_The problem_
Repeat the entire listing exactly as written.

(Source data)

==============================

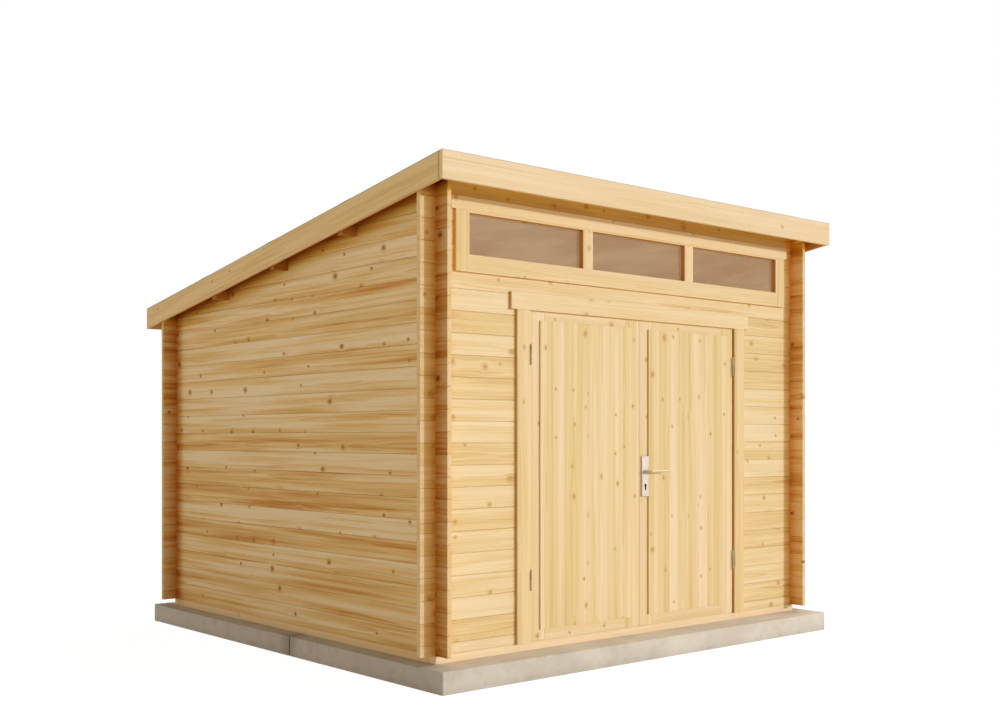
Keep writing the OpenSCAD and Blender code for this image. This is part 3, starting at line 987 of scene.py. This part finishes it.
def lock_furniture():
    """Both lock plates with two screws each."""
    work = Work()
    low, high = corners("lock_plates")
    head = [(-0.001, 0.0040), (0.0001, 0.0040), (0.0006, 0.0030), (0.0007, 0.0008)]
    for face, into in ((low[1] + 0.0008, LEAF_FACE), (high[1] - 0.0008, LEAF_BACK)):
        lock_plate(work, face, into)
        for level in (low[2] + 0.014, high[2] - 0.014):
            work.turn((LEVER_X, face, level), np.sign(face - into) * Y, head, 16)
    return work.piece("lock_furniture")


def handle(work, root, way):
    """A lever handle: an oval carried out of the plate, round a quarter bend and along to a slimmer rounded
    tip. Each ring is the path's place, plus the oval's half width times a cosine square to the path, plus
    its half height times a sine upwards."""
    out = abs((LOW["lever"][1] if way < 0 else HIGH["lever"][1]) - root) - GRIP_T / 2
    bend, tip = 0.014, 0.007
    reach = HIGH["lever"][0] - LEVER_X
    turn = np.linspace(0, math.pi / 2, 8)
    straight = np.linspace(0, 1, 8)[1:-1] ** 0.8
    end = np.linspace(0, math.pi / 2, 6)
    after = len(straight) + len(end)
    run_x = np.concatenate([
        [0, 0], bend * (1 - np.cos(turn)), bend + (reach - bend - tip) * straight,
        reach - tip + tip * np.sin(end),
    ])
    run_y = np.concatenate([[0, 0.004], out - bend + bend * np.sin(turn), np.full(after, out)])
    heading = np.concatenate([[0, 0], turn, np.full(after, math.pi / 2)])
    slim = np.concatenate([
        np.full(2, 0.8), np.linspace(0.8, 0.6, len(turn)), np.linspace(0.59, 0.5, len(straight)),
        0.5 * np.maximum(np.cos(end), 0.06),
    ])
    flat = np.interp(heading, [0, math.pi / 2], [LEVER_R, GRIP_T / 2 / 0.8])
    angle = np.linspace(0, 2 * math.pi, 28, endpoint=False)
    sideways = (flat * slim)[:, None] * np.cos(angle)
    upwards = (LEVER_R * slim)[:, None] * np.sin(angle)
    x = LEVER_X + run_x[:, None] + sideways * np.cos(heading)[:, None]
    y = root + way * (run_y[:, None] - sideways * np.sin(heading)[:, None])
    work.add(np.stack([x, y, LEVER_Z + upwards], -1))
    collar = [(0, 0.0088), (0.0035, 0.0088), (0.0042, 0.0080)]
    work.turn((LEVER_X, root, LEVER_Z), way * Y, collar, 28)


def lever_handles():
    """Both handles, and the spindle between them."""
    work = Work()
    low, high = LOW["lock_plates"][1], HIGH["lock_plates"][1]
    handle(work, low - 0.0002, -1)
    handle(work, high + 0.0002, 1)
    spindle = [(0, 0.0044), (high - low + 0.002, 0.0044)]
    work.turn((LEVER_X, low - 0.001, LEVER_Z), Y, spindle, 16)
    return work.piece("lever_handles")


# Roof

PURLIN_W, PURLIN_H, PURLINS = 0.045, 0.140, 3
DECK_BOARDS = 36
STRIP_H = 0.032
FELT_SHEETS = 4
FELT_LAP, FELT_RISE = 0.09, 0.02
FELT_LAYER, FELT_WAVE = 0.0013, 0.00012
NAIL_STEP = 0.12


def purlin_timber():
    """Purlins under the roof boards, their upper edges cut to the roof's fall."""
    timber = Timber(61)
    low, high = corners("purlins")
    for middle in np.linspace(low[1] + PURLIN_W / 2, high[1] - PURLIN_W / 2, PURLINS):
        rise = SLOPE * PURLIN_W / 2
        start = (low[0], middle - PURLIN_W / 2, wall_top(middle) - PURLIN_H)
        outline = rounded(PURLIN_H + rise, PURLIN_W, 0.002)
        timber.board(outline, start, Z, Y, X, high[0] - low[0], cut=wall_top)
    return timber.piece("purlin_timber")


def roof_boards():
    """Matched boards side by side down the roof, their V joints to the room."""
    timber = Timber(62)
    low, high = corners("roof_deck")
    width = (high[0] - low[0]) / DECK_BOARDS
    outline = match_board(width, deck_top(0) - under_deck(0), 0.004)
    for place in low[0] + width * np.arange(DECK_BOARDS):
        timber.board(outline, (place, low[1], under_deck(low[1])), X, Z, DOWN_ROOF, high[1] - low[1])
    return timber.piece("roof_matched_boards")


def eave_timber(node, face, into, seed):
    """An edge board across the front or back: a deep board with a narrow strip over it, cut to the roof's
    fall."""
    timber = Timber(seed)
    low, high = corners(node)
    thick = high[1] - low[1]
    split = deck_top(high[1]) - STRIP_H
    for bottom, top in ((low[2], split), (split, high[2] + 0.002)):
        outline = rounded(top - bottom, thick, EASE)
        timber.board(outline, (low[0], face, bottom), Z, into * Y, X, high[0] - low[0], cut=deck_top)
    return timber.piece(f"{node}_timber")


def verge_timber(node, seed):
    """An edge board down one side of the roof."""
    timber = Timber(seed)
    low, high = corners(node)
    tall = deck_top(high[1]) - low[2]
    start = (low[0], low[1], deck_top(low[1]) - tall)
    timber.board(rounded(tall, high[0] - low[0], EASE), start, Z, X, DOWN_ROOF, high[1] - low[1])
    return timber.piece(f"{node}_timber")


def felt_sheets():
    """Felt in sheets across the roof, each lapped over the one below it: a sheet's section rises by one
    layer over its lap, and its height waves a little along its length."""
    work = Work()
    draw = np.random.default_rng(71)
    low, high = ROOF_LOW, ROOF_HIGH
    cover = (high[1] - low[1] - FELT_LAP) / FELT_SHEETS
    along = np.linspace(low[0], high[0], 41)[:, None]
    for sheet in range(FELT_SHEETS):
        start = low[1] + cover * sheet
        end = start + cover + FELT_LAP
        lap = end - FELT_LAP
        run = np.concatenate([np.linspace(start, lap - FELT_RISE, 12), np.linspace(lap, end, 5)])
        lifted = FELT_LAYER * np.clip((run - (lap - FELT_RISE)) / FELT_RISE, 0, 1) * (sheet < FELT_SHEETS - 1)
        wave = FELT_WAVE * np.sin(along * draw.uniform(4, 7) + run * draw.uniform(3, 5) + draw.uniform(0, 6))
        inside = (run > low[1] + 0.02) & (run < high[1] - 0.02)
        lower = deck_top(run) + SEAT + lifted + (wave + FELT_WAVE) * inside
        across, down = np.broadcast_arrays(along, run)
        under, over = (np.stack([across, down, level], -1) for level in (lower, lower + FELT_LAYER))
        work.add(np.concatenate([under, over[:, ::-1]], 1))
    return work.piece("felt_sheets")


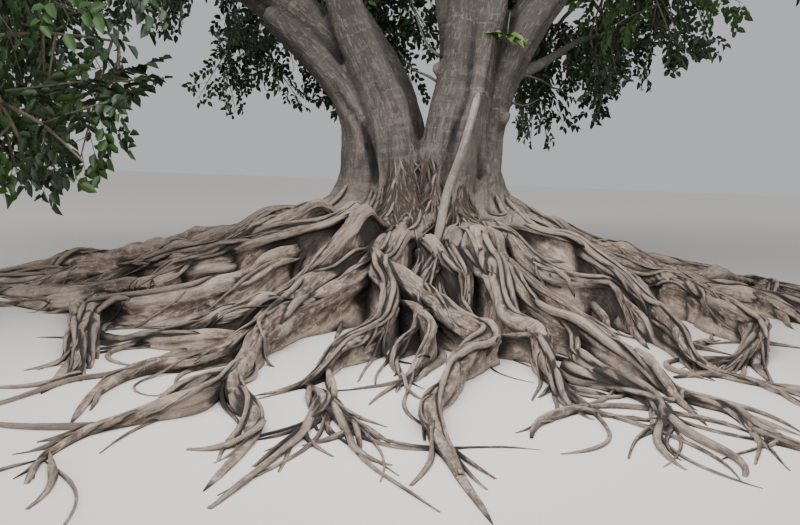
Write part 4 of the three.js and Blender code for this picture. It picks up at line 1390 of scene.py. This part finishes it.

==============================

_The answer_
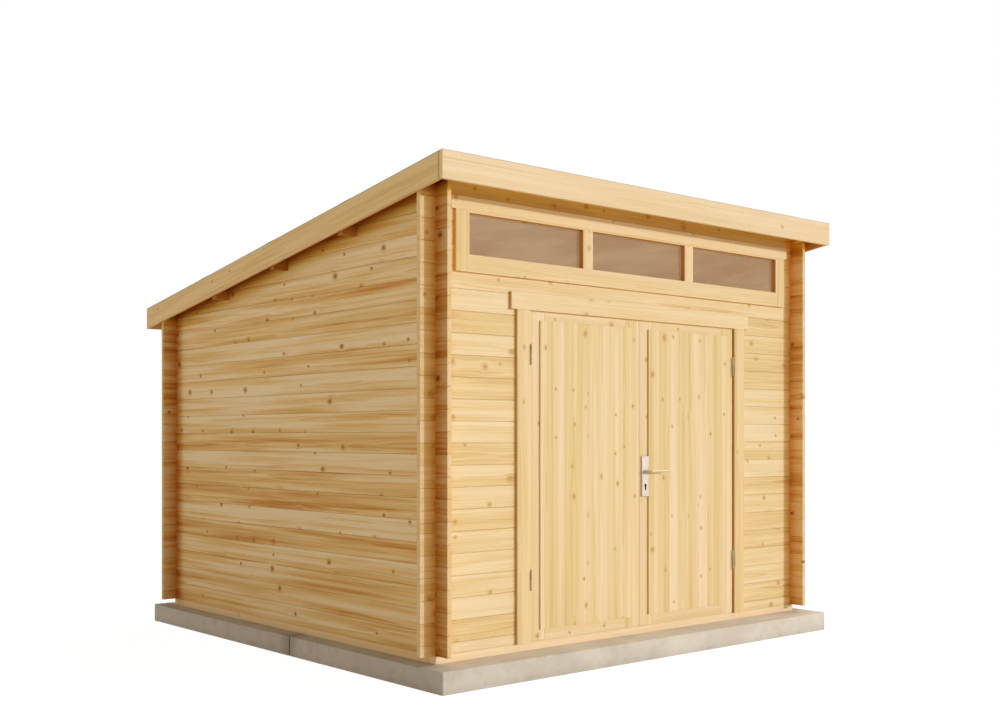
Keep writing the OpenSCAD and Blender code for this image. This is part 3, starting at line 987 of scene.py. This part finishes it.
def lock_furniture():
    """Both lock plates with two screws each."""
    work = Work()
    low, high = corners("lock_plates")
    head = [(-0.001, 0.0040), (0.0001, 0.0040), (0.0006, 0.0030), (0.0007, 0.0008)]
    for face, into in ((low[1] + 0.0008, LEAF_FACE), (high[1] - 0.0008, LEAF_BACK)):
        lock_plate(work, face, into)
        for level in (low[2] + 0.014, high[2] - 0.014):
            work.turn((LEVER_X, face, level), np.sign(face - into) * Y, head, 16)
    return work.piece("lock_furniture")


def handle(work, root, way):
    """A lever handle: an oval carried out of the plate, round a quarter bend and along to a slimmer rounded
    tip. Each ring is the path's place, plus the oval's half width times a cosine square to the path, plus
    its half height times a sine upwards."""
    out = abs((LOW["lever"][1] if way < 0 else HIGH["lever"][1]) - root) - GRIP_T / 2
    bend, tip = 0.014, 0.007
    reach = HIGH["lever"][0] - LEVER_X
    turn = np.linspace(0, math.pi / 2, 8)
    straight = np.linspace(0, 1, 8)[1:-1] ** 0.8
    end = np.linspace(0, math.pi / 2, 6)
    after = len(straight) + len(end)
    run_x = np.concatenate([
        [0, 0], bend * (1 - np.cos(turn)), bend + (reach - bend - tip) * straight,
        reach - tip + tip * np.sin(end),
    ])
    run_y = np.concatenate([[0, 0.004], out - bend + bend * np.sin(turn), np.full(after, out)])
    heading = np.concatenate([[0, 0], turn, np.full(after, math.pi / 2)])
    slim = np.concatenate([
        np.full(2, 0.8), np.linspace(0.8, 0.6, len(turn)), np.linspace(0.59, 0.5, len(straight)),
        0.5 * np.maximum(np.cos(end), 0.06),
    ])
    flat = np.interp(heading, [0, math.pi / 2], [LEVER_R, GRIP_T / 2 / 0.8])
    angle = np.linspace(0, 2 * math.pi, 28, endpoint=False)
    sideways = (flat * slim)[:, None] * np.cos(angle)
    upwards = (LEVER_R * slim)[:, None] * np.sin(angle)
    x = LEVER_X + run_x[:, None] + sideways * np.cos(heading)[:, None]
    y = root + way * (run_y[:, None] - sideways * np.sin(heading)[:, None])
    work.add(np.stack([x, y, LEVER_Z + upwards], -1))
    collar = [(0, 0.0088), (0.0035, 0.0088), (0.0042, 0.0080)]
    work.turn((LEVER_X, root, LEVER_Z), way * Y, collar, 28)


def lever_handles():
    """Both handles, and the spindle between them."""
    work = Work()
    low, high = LOW["lock_plates"][1], HIGH["lock_plates"][1]
    handle(work, low - 0.0002, -1)
    handle(work, high + 0.0002, 1)
    spindle = [(0, 0.0044), (high - low + 0.002, 0.0044)]
    work.turn((LEVER_X, low - 0.001, LEVER_Z), Y, spindle, 16)
    return work.piece("lever_handles")


# Roof

PURLIN_W, PURLIN_H, PURLINS = 0.045, 0.140, 3
DECK_BOARDS = 36
STRIP_H = 0.032
FELT_SHEETS = 4
FELT_LAP, FELT_RISE = 0.09, 0.02
FELT_LAYER, FELT_WAVE = 0.0013, 0.00012
NAIL_STEP = 0.12


def purlin_timber():
    """Purlins under the roof boards, their upper edges cut to the roof's fall."""
    timber = Timber(61)
    low, high = corners("purlins")
    for middle in np.linspace(low[1] + PURLIN_W / 2, high[1] - PURLIN_W / 2, PURLINS):
        rise = SLOPE * PURLIN_W / 2
        start = (low[0], middle - PURLIN_W / 2, wall_top(middle) - PURLIN_H)
        outline = rounded(PURLIN_H + rise, PURLIN_W, 0.002)
        timber.board(outline, start, Z, Y, X, high[0] - low[0], cut=wall_top)
    return timber.piece("purlin_timber")


def roof_boards():
    """Matched boards side by side down the roof, their V joints to the room."""
    timber = Timber(62)
    low, high = corners("roof_deck")
    width = (high[0] - low[0]) / DECK_BOARDS
    outline = match_board(width, deck_top(0) - under_deck(0), 0.004)
    for place in low[0] + width * np.arange(DECK_BOARDS):
        timber.board(outline, (place, low[1], under_deck(low[1])), X, Z, DOWN_ROOF, high[1] - low[1])
    return timber.piece("roof_matched_boards")


def eave_timber(node, face, into, seed):
    """An edge board across the front or back: a deep board with a narrow strip over it, cut to the roof's
    fall."""
    timber = Timber(seed)
    low, high = corners(node)
    thick = high[1] - low[1]
    split = deck_top(high[1]) - STRIP_H
    for bottom, top in ((low[2], split), (split, high[2] + 0.002)):
        outline = rounded(top - bottom, thick, EASE)
        timber.board(outline, (low[0], face, bottom), Z, into * Y, X, high[0] - low[0], cut=deck_top)
    return timber.piece(f"{node}_timber")


def verge_timber(node, seed):
    """An edge board down one side of the roof."""
    timber = Timber(seed)
    low, high = corners(node)
    tall = deck_top(high[1]) - low[2]
    start = (low[0], low[1], deck_top(low[1]) - tall)
    timber.board(rounded(tall, high[0] - low[0], EASE), start, Z, X, DOWN_ROOF, high[1] - low[1])
    return timber.piece(f"{node}_timber")


def felt_sheets():
    """Felt in sheets across the roof, each lapped over the one below it: a sheet's section rises by one
    layer over its lap, and its height waves a little along its length."""
    work = Work()
    draw = np.random.default_rng(71)
    low, high = ROOF_LOW, ROOF_HIGH
    cover = (high[1] - low[1] - FELT_LAP) / FELT_SHEETS
    along = np.linspace(low[0], high[0], 41)[:, None]
    for sheet in range(FELT_SHEETS):
        start = low[1] + cover * sheet
        end = start + cover + FELT_LAP
        lap = end - FELT_LAP
        run = np.concatenate([np.linspace(start, lap - FELT_RISE, 12), np.linspace(lap, end, 5)])
        lifted = FELT_LAYER * np.clip((run - (lap - FELT_RISE)) / FELT_RISE, 0, 1) * (sheet < FELT_SHEETS - 1)
        wave = FELT_WAVE * np.sin(along * draw.uniform(4, 7) + run * draw.uniform(3, 5) + draw.uniform(0, 6))
        inside = (run > low[1] + 0.02) & (run < high[1] - 0.02)
        lower = deck_top(run) + SEAT + lifted + (wave + FELT_WAVE) * inside
        across, down = np.broadcast_arrays(along, run)
        under, over = (np.stack([across, down, level], -1) for level in (lower, lower + FELT_LAYER))
        work.add(np.concatenate([under, over[:, ::-1]], 1))
    return work.piece("felt_sheets")


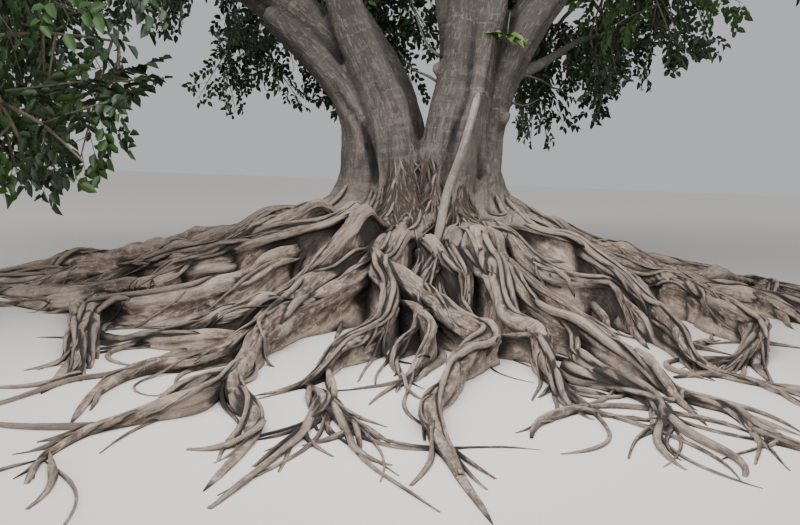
Write part 4 of the three.js and Blender code for this picture. It picks up at line 1390 of scene.py. This part finishes it.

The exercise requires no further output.